Bills are usually submitted to the Secretariat of either chamber of Congress. The bill is first published in the Congressional Gazette and then assigned to one of seven standing committees by subject matter. The president of each committee assigns one or more members to act as bill sponsors and present a report to the committee (also published in the Congressional Gazette).The bill is then debated, amended, voted on and, if approved, submitted to the plenary of each chamber. The bill is assigned one or more sponsors in the plenary session where again it will be debated. The chamber may decide to send the bill back to the committee whenever its text becomes significantly different from the one originally submitted. Once the bill is approved by one chamber, it will undergo the same process in other chamber. The standing committees of each chamber may be called upon by the President of the Republic to debate a bill jointly for reasons of urgency.

Once approved by Congress, the bill is submitted to the President who may object to it for reasons of convenience or constitutionality. Objections by reasons of constitutionality are submitted to the Constitutional Court. If both chambers, by simple majority votes, override the President’s objections for reasons of convenience, or if the Court dismisses objections for reasons of constitutionality, the President is required to sanction and enact the bill as law.  Promulgation of a law takes place by its publication in the Official Gazette and its entry into force takes place at that time or on the date indicated in the statute.

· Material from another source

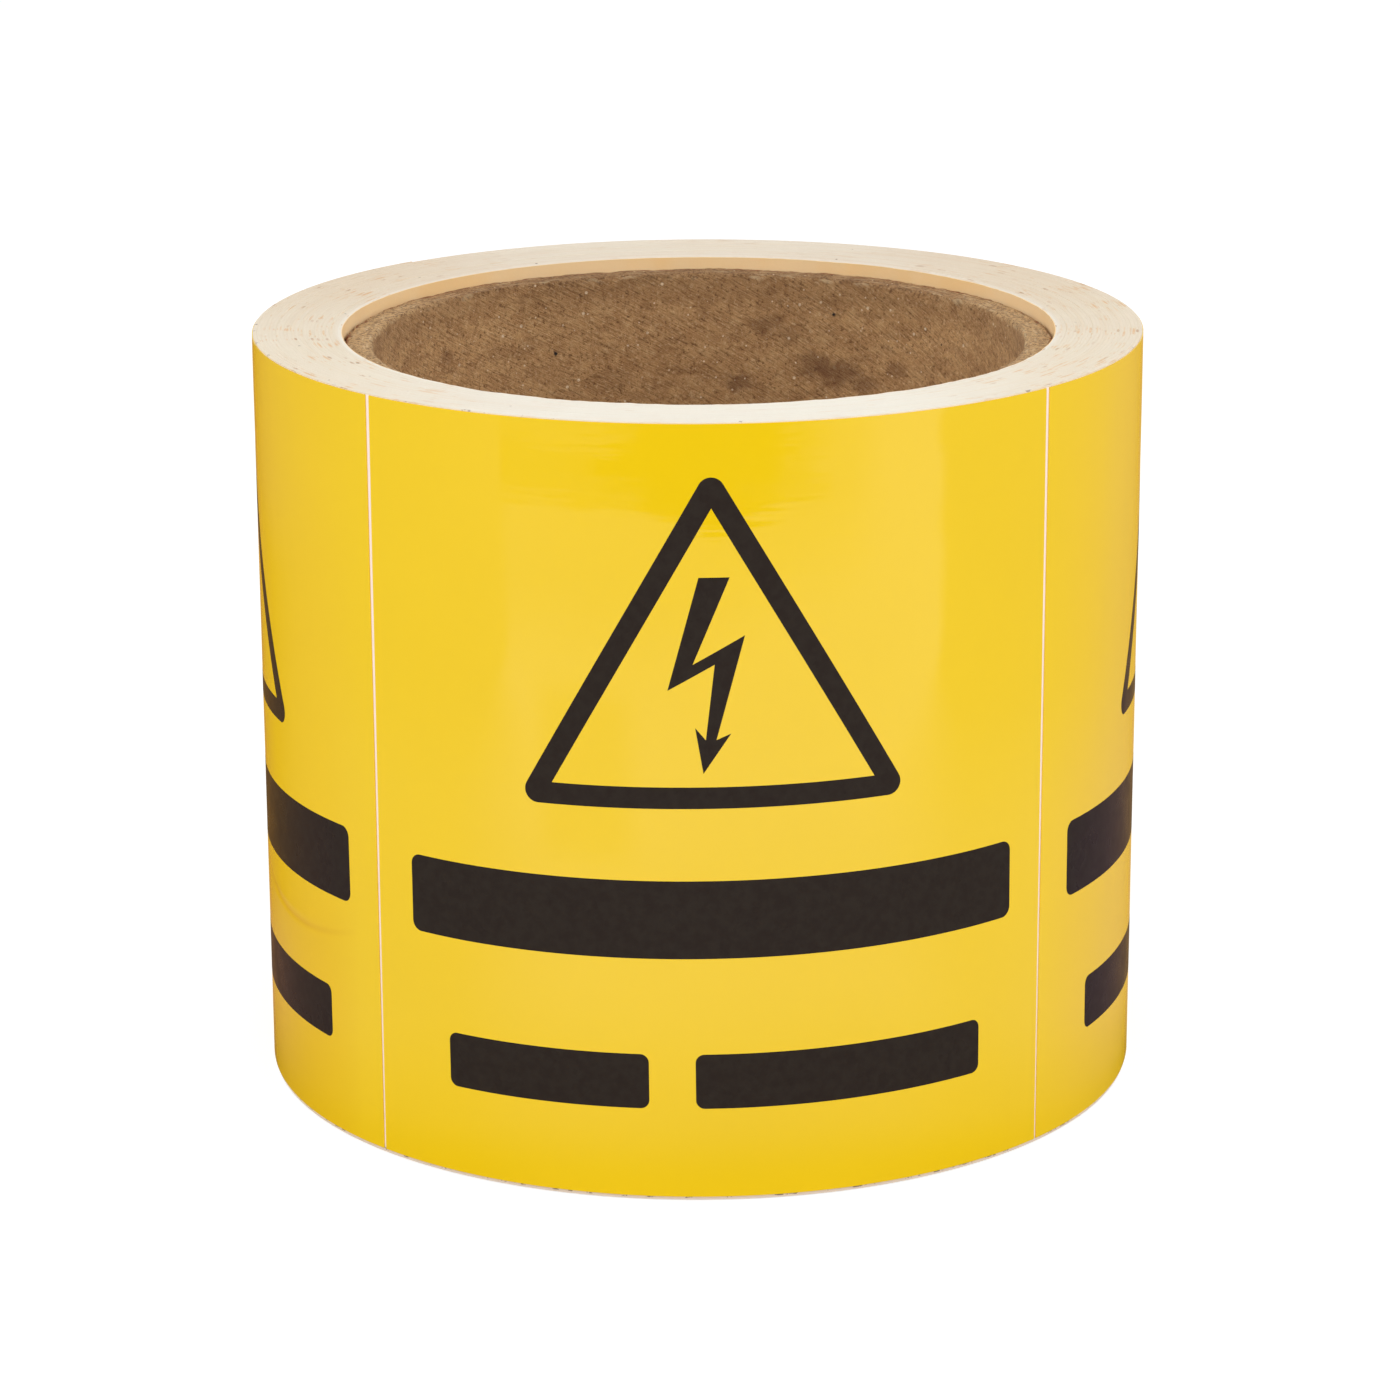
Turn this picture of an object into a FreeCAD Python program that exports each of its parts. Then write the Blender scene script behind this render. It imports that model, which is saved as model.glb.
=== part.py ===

The structure of Government and the supreme set of norms are provided by the Constitution. Congress in turn approves laws with varying hierarchy that in all cases must be consistent with the Constitution. Most statutes are ordinary laws. International treaties duly ratified by Congress also have the status of law. The Constitution grants the President regulatory power to issue decrees, resolutions, directives and orders that must conform to existing laws. Decrees and Resolutions are usually issued and enforced by the government ministries and agencies.